* What the task asks *
Copy all the material below, exactly as it stands.

____ Collected material

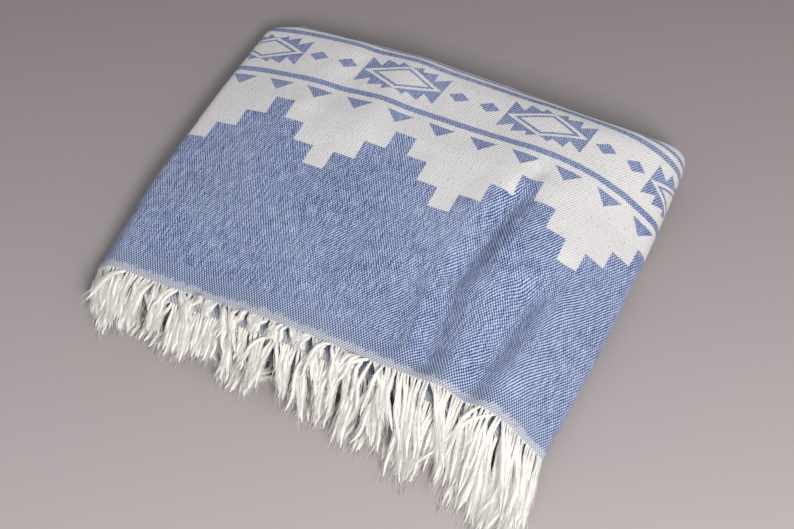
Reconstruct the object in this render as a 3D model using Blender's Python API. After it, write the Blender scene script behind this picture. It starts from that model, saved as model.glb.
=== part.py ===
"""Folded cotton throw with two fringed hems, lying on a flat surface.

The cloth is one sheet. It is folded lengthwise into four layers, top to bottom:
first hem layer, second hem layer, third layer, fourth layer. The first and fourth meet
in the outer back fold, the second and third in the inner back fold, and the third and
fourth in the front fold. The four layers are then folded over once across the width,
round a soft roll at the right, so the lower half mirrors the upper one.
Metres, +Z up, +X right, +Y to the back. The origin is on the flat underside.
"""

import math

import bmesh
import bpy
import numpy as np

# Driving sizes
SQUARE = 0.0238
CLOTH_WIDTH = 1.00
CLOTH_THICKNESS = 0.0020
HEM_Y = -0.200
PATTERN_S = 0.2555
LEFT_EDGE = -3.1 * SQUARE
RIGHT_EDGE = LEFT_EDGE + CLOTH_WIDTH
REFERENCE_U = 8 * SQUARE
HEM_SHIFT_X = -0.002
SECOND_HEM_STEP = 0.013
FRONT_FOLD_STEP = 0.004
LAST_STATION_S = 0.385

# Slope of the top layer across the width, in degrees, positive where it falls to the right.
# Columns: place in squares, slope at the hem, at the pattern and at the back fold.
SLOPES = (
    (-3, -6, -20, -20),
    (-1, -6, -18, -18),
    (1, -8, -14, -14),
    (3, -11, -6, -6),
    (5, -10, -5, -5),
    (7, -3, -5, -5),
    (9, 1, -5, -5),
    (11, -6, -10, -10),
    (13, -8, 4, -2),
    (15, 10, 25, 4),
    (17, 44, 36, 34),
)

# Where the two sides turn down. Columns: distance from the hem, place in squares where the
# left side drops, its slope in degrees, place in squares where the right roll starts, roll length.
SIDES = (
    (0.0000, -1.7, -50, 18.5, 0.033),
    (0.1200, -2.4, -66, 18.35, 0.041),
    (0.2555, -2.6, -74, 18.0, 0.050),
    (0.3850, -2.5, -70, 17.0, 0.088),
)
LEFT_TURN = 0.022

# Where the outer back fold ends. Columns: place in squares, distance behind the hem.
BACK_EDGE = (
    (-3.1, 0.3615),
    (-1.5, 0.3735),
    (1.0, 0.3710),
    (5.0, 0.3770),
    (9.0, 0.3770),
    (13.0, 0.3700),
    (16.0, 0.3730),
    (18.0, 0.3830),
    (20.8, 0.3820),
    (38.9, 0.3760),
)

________

* Written response *
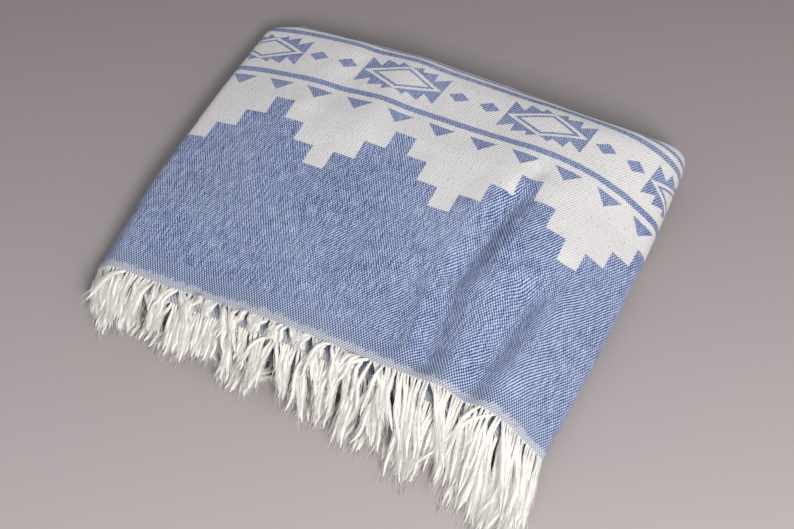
Reconstruct the object in this render as a 3D model using Blender's Python API. After it, write the Blender scene script behind this picture. It starts from that model, saved as model.glb.
=== part.py ===
"""Folded cotton throw with two fringed hems, lying on a flat surface.

The cloth is one sheet. It is folded lengthwise into four layers, top to bottom:
first hem layer, second hem layer, third layer, fourth layer. The first and fourth meet
in the outer back fold, the second and third in the inner back fold, and the third and
fourth in the front fold. The four layers are then folded over once across the width,
round a soft roll at the right, so the lower half mirrors the upper one.
Metres, +Z up, +X right, +Y to the back. The origin is on the flat underside.
"""

import math

import bmesh
import bpy
import numpy as np

# Driving sizes
SQUARE = 0.0238
CLOTH_WIDTH = 1.00
CLOTH_THICKNESS = 0.0020
HEM_Y = -0.200
PATTERN_S = 0.2555
LEFT_EDGE = -3.1 * SQUARE
RIGHT_EDGE = LEFT_EDGE + CLOTH_WIDTH
REFERENCE_U = 8 * SQUARE
HEM_SHIFT_X = -0.002
SECOND_HEM_STEP = 0.013
FRONT_FOLD_STEP = 0.004
LAST_STATION_S = 0.385

# Slope of the top layer across the width, in degrees, positive where it falls to the right.
# Columns: place in squares, slope at the hem, at the pattern and at the back fold.
SLOPES = (
    (-3, -6, -20, -20),
    (-1, -6, -18, -18),
    (1, -8, -14, -14),
    (3, -11, -6, -6),
    (5, -10, -5, -5),
    (7, -3, -5, -5),
    (9, 1, -5, -5),
    (11, -6, -10, -10),
    (13, -8, 4, -2),
    (15, 10, 25, 4),
    (17, 44, 36, 34),
)

# Where the two sides turn down. Columns: distance from the hem, place in squares where the
# left side drops, its slope in degrees, place in squares where the right roll starts, roll length.
SIDES = (
    (0.0000, -1.7, -50, 18.5, 0.033),
    (0.1200, -2.4, -66, 18.35, 0.041),
    (0.2555, -2.6, -74, 18.0, 0.050),
    (0.3850, -2.5, -70, 17.0, 0.088),
)
LEFT_TURN = 0.022

# Where the outer back fold ends. Columns: place in squares, distance behind the hem.
BACK_EDGE = (
    (-3.1, 0.3615),
    (-1.5, 0.3735),
    (1.0, 0.3710),
    (5.0, 0.3770),
    (9.0, 0.3770),
    (13.0, 0.3700),
    (16.0, 0.3730),
    (18.0, 0.3830),
    (20.8, 0.3820),
    (38.9, 0.3760),
)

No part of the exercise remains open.